米国の専門誌による日本庭園ランキングで17年連続の日本一となっている島根県安来市の足立美術館は11月3日で開館から50年。創設者、足立全康(ぜんこう)氏(1899~1990年)の「庭園もまた一幅の絵画である」という信念のもと細部まで手入れされた木々が季節ごとに違った表情を見せるが、庭園の景観を守るために山の一部を買い取ったこともあるという。
庭園は一枚の絵画
昭和45年11月に開館。日本庭園と日本画の調和が創設以来の基本方針で、横山大観を中心に竹内栖(せい)鳳(ほう)、上村松園(しょうえん)ら日本画壇を代表する巨匠らの作品を多く所蔵し、四季の庭園の風景に合わせて展示替えを行っている。

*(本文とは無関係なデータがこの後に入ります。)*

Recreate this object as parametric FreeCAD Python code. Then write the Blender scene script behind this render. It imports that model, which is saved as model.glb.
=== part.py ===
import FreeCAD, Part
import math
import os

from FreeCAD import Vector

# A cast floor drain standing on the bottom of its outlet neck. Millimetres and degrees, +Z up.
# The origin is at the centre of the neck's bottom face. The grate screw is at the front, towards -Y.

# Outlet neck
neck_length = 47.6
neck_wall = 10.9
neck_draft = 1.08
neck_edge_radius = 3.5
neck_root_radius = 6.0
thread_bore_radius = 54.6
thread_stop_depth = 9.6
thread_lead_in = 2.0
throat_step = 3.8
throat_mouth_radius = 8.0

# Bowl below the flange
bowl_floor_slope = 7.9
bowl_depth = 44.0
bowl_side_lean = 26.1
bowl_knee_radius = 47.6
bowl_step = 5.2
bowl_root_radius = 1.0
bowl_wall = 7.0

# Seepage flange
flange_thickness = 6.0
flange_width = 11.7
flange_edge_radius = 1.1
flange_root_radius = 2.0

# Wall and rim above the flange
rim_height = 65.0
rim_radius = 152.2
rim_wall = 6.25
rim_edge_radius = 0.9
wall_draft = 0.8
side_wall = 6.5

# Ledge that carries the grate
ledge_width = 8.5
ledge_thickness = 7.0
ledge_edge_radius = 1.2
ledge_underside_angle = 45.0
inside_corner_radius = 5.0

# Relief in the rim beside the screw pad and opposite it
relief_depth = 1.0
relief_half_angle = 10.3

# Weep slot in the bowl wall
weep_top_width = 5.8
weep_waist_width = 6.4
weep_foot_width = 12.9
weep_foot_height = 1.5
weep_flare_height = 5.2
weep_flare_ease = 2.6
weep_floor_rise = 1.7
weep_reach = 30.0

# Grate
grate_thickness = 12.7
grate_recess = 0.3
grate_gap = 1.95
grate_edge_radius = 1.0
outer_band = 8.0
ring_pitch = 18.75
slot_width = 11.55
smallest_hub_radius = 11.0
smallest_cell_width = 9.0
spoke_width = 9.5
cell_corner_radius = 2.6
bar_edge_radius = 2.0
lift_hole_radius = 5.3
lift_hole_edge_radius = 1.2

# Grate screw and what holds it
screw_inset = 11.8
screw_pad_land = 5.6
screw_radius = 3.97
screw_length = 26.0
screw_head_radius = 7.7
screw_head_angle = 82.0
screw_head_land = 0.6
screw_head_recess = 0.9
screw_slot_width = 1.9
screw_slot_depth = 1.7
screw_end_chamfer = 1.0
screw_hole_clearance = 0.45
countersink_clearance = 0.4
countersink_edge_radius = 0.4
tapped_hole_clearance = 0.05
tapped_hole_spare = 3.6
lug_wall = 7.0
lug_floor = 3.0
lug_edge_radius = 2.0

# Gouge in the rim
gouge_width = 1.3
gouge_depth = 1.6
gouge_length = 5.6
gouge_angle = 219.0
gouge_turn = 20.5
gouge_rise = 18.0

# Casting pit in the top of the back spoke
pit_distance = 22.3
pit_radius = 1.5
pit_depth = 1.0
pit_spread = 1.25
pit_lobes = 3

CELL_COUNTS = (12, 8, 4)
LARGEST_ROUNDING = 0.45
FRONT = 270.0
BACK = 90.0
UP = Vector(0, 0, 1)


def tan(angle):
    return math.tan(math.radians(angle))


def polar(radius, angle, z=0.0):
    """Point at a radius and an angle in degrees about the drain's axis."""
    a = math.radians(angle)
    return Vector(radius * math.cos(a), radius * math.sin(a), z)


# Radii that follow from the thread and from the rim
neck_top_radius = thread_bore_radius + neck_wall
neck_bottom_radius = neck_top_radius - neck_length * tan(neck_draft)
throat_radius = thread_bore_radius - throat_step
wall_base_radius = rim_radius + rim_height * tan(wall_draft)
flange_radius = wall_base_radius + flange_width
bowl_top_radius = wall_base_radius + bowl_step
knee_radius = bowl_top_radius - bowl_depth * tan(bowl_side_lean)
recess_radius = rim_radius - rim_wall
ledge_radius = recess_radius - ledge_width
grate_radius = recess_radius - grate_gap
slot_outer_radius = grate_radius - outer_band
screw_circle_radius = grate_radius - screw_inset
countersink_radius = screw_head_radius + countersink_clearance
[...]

庭園は借景の山を含め約16万5千平方メートルの広さがあり、「枯山水庭」や「白砂青松庭」などの庭園が整備されている。庭園には絶妙に配置された松やサツキ、ツツジ、モミジなどが広がり、まるで一枚の風景画のようだ。視界に入る山にも電線や電柱などの人工物はない。庭園美を壊さないようにと借景となる山の一部を同館が購入したという。

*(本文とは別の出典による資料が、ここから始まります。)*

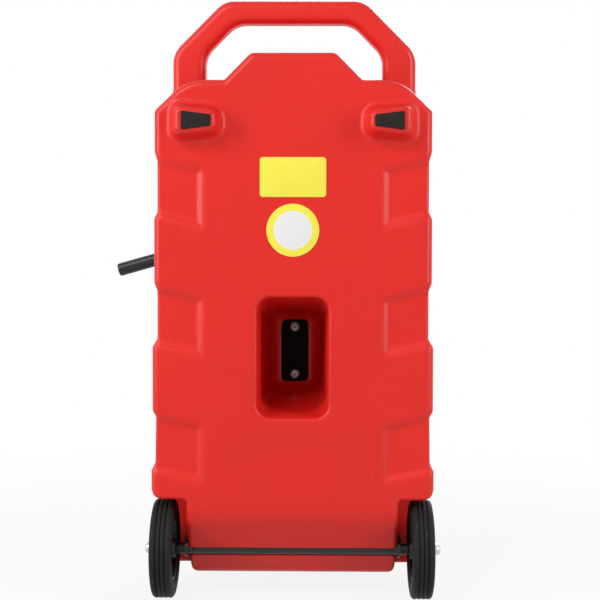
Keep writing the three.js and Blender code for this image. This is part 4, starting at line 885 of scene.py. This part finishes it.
for word, z in LEVELS:
    at = (0, 0, z)
    ring = turned(RING, "y", at, loop=True)
    place("ring_" + word, solid("ring_" + word, ring), dull_steel, "mount_washer_" + word)
    bolt = turned(BUTTON, "y", at, 72, socket(SOCKET))
    place("button_" + word, solid("button_" + word, bolt), dull_steel, "mount_bolt_" + word)
    nut = turned(NUT, "y", at, 72, hexagon(NUT_FLATS), loop=True)
    place("nut_" + word, solid("nut_" + word, nut, sharp=25), zinc, "mount_nut_" + word)

# Pump bracket: an iron casting, painted grey, with two saddles for the barrel. Over each saddle
# goes a bent steel band with two cap screws.
cast_skin, given, result = effect(
    "cast_skin", {"Color": GREY, "Roughness": 0.55, "Grain Scale": 420.0, "Pits": 0.4}
)
where = node(cast_skin, "ShaderNodeTexCoord").outputs["Object"]
sand = noise(cast_skin, where, given["Grain Scale"], 3.0, 0.65)
swing = swinging(cast_skin, noise(cast_skin, where, 22.0, 4.0))
pit = node(cast_skin, "ShaderNodeTexVoronoi", {"Vector": where, "Scale": 260.0}).outputs[0]
deep = remap(cast_skin, pit, 0.0, 0.3, -1.0, 0.0)
pitted = maths(cast_skin, "MULTIPLY", deep, given["Pits"])
shade = maths(cast_skin, "MULTIPLY_ADD", swing, 0.16, 1.0)
shade = maths(cast_skin, "MULTIPLY_ADD", pitted, 0.3, shade)
rough = maths(cast_skin, "MULTIPLY_ADD", swing, 0.07, given["Roughness"])
height = maths(cast_skin, "ADD", sand, pitted)
tinted = tint(cast_skin, given["Color"], shade)
put_out(cast_skin, result, Color=tinted, Roughness=rough, Height=height)
cast = finish(
    "pump_cast",
    cast_skin,
    {"Color": (0.05, 0.052, 0.056), "Roughness": 0.48},
    bump=0.0004,
    strength=0.5,
    Metallic=0.35,
    Specular_IOR_Level=0.4,
)
softened("pump_bracket", cast, 1.0)
SCREW_SIDE, SCREW_SOCKET = 42, 2.0
SCREW = [
    (0, -2.5), (2.5, -2.5, 0.4), (2.5, 15.6), (4.3, 15.6, 0.3), (4.3, 19.2, 0.6),
    (2.6, 19.2, 0.15), (SCREW_SOCKET, 18.9), (SCREW_SOCKET, 17.0), (0, 17.0),
]
for word, z in LEVELS:
    softened("clamp_band_" + word, black_steel, 0.7)
    for side, hand in HANDS:
        name = f"clamp_screw_{word}_{hand}"
        screw = turned(SCREW, "y", (SCREW_SIDE * side, 0, z), 72, socket(SCREW_SOCKET))
        place("cap_" + name, solid(name, screw), zinc, name)

# Barrel and foot: a drawn steel tube, painted grey, screwed into a cast foot that holds the
# suction valve.
PUMP_Y = 35
PUMP = (0, PUMP_Y, 0)
BARREL = [(28, 322.3), (32, 322.3, 0.6), (32, 480, 0.6), (28, 480)]
FOOT = [
    (10.3, 284), (30, 284, 2), (38, 292, 4), (38, 338, 2.5), (32.3, 338, 0.6), (32.3, 322),
    (27.5, 322), (27.5, 318), (12, 318), (12, 302), (10.3, 302),
]
place("barrel", solid("barrel", turned(BARREL, "z", PUMP, loop=True)), cast, "pump_barrel")
place("foot", solid("foot", turned(FOOT, "z", PUMP, loop=True)), cast, "pump_foot")

# Suction line: a moulded black elbow from the foot, pushed through a rubber grommet in the web,
# and the dip tube with its strainer, which reaches down inside the tank.
ELBOW_BEND, ELBOW_RADIUS = (14, 283), 21
ELBOW_OUT, ELBOW_BORE, ELBOW_Z = 10, 7, 262


def sweep(path, radius, steps=48):
    """A round bar along points (y, z) in the plane X = 0: each ring lies across the path's
    direction there."""
    path = np.asarray(path, float)
    along = np.gradient(path, axis=0)
    along /= np.linalg.norm(along, axis=1)[:, None]
    turn = np.linspace(0, 2 * pi, steps, endpoint=False)
    y = path[:, :1] - along[:, 1:] * radius * np.sin(turn)
    z = path[:, 1:] + along[:, :1] * radius * np.sin(turn)
    return np.stack([np.broadcast_to(radius * np.cos(turn), y.shape), y, z], -1)


def pipe(path, outer, inner):
    """A hollow bar: its outer skin along the path, its bore back again, and the two ends between
    them."""
    skin, bore = sweep(path, outer), sweep(path, inner)[::-1]
    return np.concatenate([skin, bore, skin[:1]])


def quarter(centre, radius, start, end, steps=16):
    """Points on a quarter circle (y, z) from one angle to another, in degrees."""
    turn = np.radians(np.linspace(start, end, steps + 1))
    return np.stack([centre[0] + radius * np.cos(turn), centre[1] + radius * np.sin(turn)], 1)


bend = quarter(ELBOW_BEND, ELBOW_RADIUS, 0, -90)
elbow = np.concatenate(
    [[(PUMP_Y, 301.7), (PUMP_Y, 292)], bend, [(0, ELBOW_Z), (-32, ELBOW_Z)]]
)
elbow = solid("elbow", pipe(elbow, ELBOW_OUT, ELBOW_BORE))
place("elbow", elbow, black_plastic, "suction_elbow")
GROMMET = [
    (10.3, -18), (13.7, -18, 0.4), (13.7, -11.7), (19, -11.7, 0.8), (18.2, -9, 1.2),
    (10.3, -9, 0.8),
]
grommet = solid("grommet", turned(GROMMET, "y", (0, 0, ELBOW_Z), loop=True))
place("grommet", grommet, rubber, "inlet_grommet")
keep(black_plastic, "dip_tube")
keep(acetal, "strainer")

# Head: a grey iron casting that closes the barrel, guides the rod, leads fuel out to the left and
# carries the lever's fork. A brass gland nut seals the rod, and the outlet ends in a brass barb.
brass = finish(
    "brass",
    worn,
    {"Color": (0.62, 0.41, 0.14), "Roughness": 0.27, "Scratch": 0.25, "Cloud": 0.08},
    bump=0.00003,
    Metallic=1.0,
)
softened("pump_head", cast, 1.2)
GLAND_FLATS = 27
GLAND = [
    (6.6, 515.3), (13.3, 515.3), (15.7, 516.6), (15.7, 525.5), (13.3, 527), (8.4, 527, 0.4),
    (6.6, 525.8),
]
gland = turned(GLAND, "z", PUMP, 72, hexagon(GLAND_FLATS), loop=True)
place("gland", solid("gland", gland, sharp=25), brass, "gland_nut")
BARB_Z = 487
TEETH = [point for peak in (-78, -70, -62) for point in ((8.6, peak, 0.3), (7, peak + 0.5))]
BARB = [
    (5, -33), (5, -84, 0.3), (6.4, -84, 0.5), *TEETH, (7, -54), (11, -54, 0.8), (11, -46.3, 0.8),
    (7, -46.3), (7, -33),
]
barb = solid("barb", turned(BARB, "x", (0, PUMP_Y, BARB_Z), loop=True))
place("barb", barb, brass, "outlet_barb")

# Piston, valves and rod: a plated steel rod whose fork straddles the lever, with a plastic piston
# on its end and two valve discs in the barrel. Riveted pins hold fork and lever.
softened("piston_rod", zinc, 0.7)
keep(acetal, "piston")
keep(rubber, "piston_seal", "piston_valve_disc")
keep(zinc, "piston_nut")
keep(brass, "foot_valve_disc")
FULCRUM_X, FULCRUM_Z = 75, 647.8
PIN_RADIUS, PIN_HEAD = 4, 3
PINS = (("fulcrum", FULCRUM_X, FULCRUM_Z, 13.3, 7), ("rod", 0, 626.5, 10.3, 6.5))
for name, x, z, half, r in PINS:
    end = half + PIN_HEAD
    ring = [
        (0, -end), (r, -end, 1.2), (r, -half, 0.3), (PIN_RADIUS, -half), (PIN_RADIUS, half),
        (r, half, 0.3), (r, end, 1.2), (0, end),
    ]
    pin = solid(name + "_rivet", turned(ring, "y", (x, PUMP_Y, z), 64))
    place(name + "_rivet", pin, zinc, name + "_pin")

# Lever: a black steel blade on the fork's pin, with a glossy black plastic grip pushed on its
# round end. It slopes down past the left side of the tank.
softened("lever_arm", black_steel, 0.8)
gloss_grip = finish(
    "grip_black",
    moulded,
    {
        "Color": (0.006, 0.006, 0.006),
        "Roughness": 0.31,
        "Grain Scale": 500.0,
        "Cloud": 0.05,
        "Scuff": 0.1,
    },
    strength=0.12,
    Specular_IOR_Level=0.4,
)
GRIP_RADIUS, GRIP_END = 11.7, 411.96
GRIP = [
    (6.3, 262.3), (10.4, 262.3, 0.5), (GRIP_RADIUS, 264, 0.8), (GRIP_RADIUS, 270, 0.5),
    (11.2, 270.6, 0.3), (11.2, 271.6, 0.3), (GRIP_RADIUS, 272.2, 0.5), (GRIP_RADIUS, GRIP_END, 3),
    (0, GRIP_END), (0, 385.3), (6.3, 385.3),
]
tilt = radians(15.85)
flat_grip = turned(to_side(GRIP, -1), "x", (0, 0, 0), loop=True)
along, across, up = flat_grip.transpose(2, 0, 1)
grip = np.stack([
    FULCRUM_X + along * cos(tilt) - up * sin(tilt),
    PUMP_Y + across,
    FULCRUM_Z + along * sin(tilt) + up * cos(tilt),
], -1)
place("grip", solid("grip", grip), gloss_grip, "lever_grip")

その美しさは、米国の日本庭園専門誌「ジャーナル・オブ・ジャパニーズ・ガーデニング」の日本庭園ランキングで桂離宮(京都市)などを抑え17年連続で1位になるほど。管理水準の高さが絶賛されてのことだが、同誌の調査は専門家が一般客に交じって隠密に行う。職員にとって「毎日が緊張の連続」という。
徹底した維持管理
同美術館によると、入館者数はここ数年、年間60万人以上を記録。庭園の認知度は海外にも広がり、近年は外国人の増加も目立っている。人気を支えているのが、専門誌でも評価された、職員一人一人の徹底された維持管理への高い意識だ。
開館前に職員総出で竹ぼうきを手に掃除するのが毎朝の光景。白い砂の上を掃き清めるとともに、落ち葉や黒い石、コケの上にある砂を拾う。専属の庭師が7人いるのも同館ならではという。芝の刈り込みや砂の入れ替えなど庭園が美しく見えるよう、手間を惜しまない。

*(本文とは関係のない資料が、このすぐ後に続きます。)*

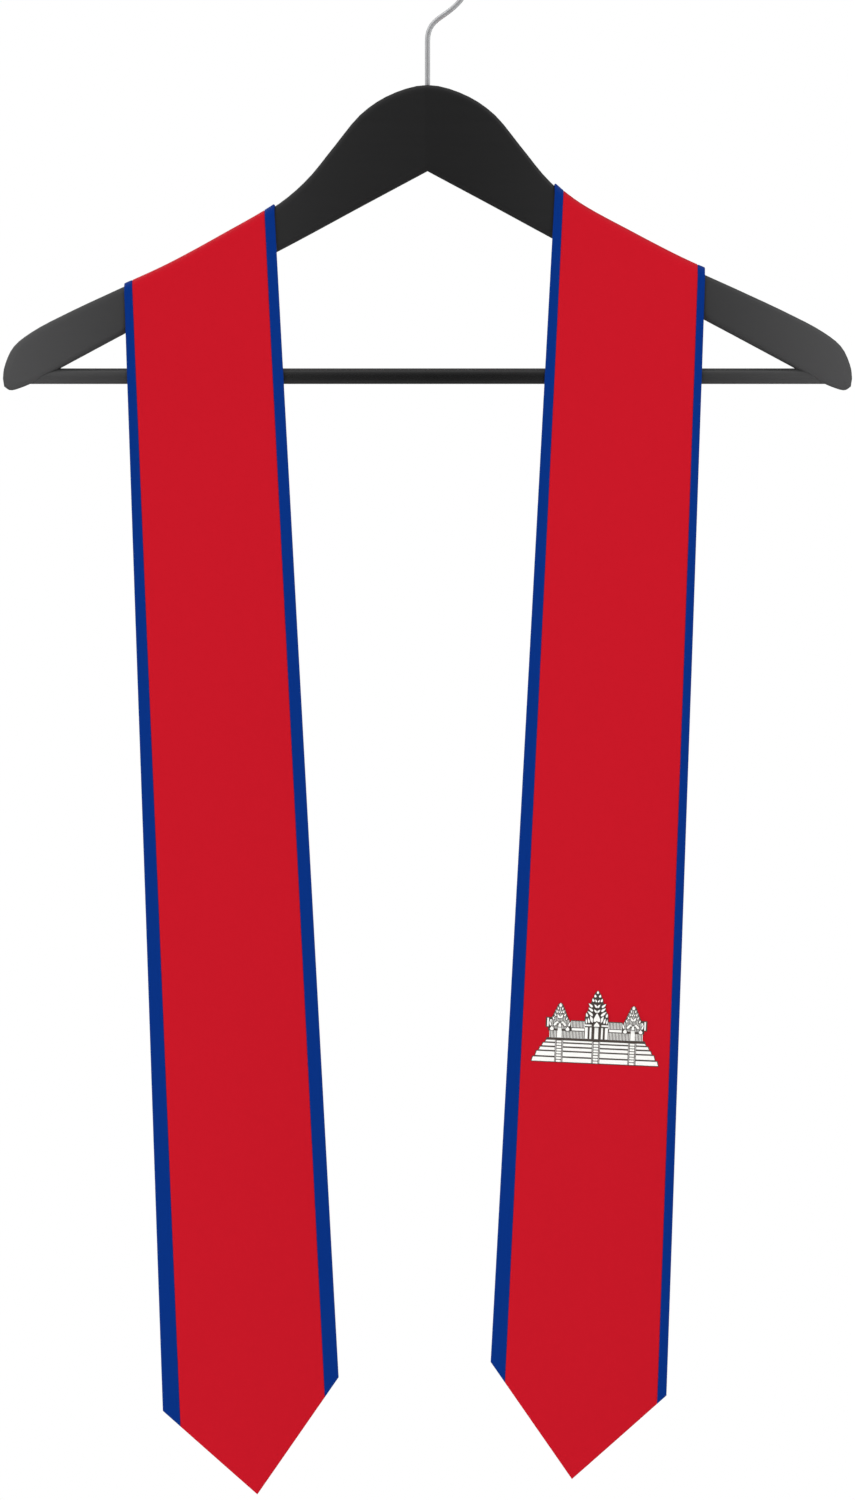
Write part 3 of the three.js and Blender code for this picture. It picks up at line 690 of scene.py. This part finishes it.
class STOLE_OT_hanger_rail(bpy.types.Operator):
    """Turns the round bar between the arms, with eased ends"""

    bl_idname = "stole.hanger_rail"
    bl_label = "Hanger Bar"

    def execute(self, context):
        sizes, tones = context.scene.hanger_sizes, context.scene.stole_colours
        radius = (BAR_HIGH.z - BAR_LOW.z) / 2
        long = BAR_HIGH.x - BAR_LOW.x
        bpy.ops.mesh.primitive_cylinder_add(
            vertices=48, radius=radius, depth=long, end_fill_type="NGON", location=(BAR_LOW + BAR_HIGH) / 2,
            rotation=(0, math.pi / 2, 0))
        bar = begin()
        pick(bar, "FACE", lambda f: abs(f.normal.x) > 0.9)
        bpy.ops.mesh.inset(thickness=BAR_INSET)
        bpy.ops.mesh.inset(thickness=radius * 0.5)
        pick(bar, "EDGE", lambda e: e.calc_face_angle(0) > SHARP)
        bpy.ops.mesh.bevel(offset=BAR_EASE, segments=4, profile=0.5, affect="EDGES")
        leave_edit()
        face_outward(bar)
        smooth(bar, 40)
        bar.name = bar.data.name = "hanger_rail"
        # Darker in the middle and lighter towards the ends, with the same painted reflection and painted
        # light as the arms.
        dark, light = shade(tones.paint, 0.6), shade(tones.mottle_and_painted_reflection, 0.97)
        paint = paint_finish("bar_paint", dark, light, sizes.span / 2, 0.55, 0.2)
        dress(bar, paint, "hanger_paint", "hanger_bar")
        return {"FINISHED"}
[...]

仮植場と呼ぶバックヤードでは、松やコケのスペアを育てており、赤松だけで約400本を数える。木が成長しすぎて庭園のバランスが崩れたときは植栽自体を植え替えることもある。
そこには創設者、全康氏の思いが宿る。
安来市出身の全康氏は戦後、大阪で繊維業や不動産業で成功を収めた。美術品を収集し、「故郷に恩返しをしたい」と71歳のときに同館を開館した。91歳で亡くなるまで庭づくりや美術品の収集に情熱を注いだ。
美術館敷地の池庭近くには生家が残る。全康氏は美術館を開館後、周囲が反対する中、床の間の壁を自らトンカチで切り抜き、外の庭園が見える「生の掛軸(かけじく)」にした。これが館内の窓を額縁にした人気の鑑賞ポイント「生の額絵」にもつながっている。
日本庭園の基本形が完成するまでに15年の歳月をかけた。社員旅行の際、全康氏が電車の窓から見た赤松を大変気に入り、旅行が「赤松探し」に変更されたというエピソードも残る。
赤松は現在約800本が植えられ、景観上重要な役割を果たしている。同美術館の武田航広報部長は「赤松を植えて手前と奥で濃さを変えて剪定(せんてい)することで、山と庭園が自然につながっているように見える」と説明する。
「来訪者が1人でも開館」
「一人でも訪れる人がいるのであれば開館させる」という全康氏の信念を引き継ぎ、同館は50年間、一度も休業をしたことがない。
この間、台風や地震などにも見舞われたが幸い致命的な被害はなく、一日も閉館することなく「無休」を貫いてきた。最大の危機は新型コロナウイルスの感染拡大だったが、徹底した安全対策を継続して実施することで何とか開館を続けることができたという。
半世紀で培った庭づくりのノウハウは引き継がれ、台風などで葉や枝が散ることがあっても開館時には一枚の葉も落ちていない完璧な庭園へと仕上げている。
武田部長は「50周年を迎えてもやることは同じ。来館していただいたお客さまに感動してもらえるよう、これからも徹底した維持管理を続けたい」と話している。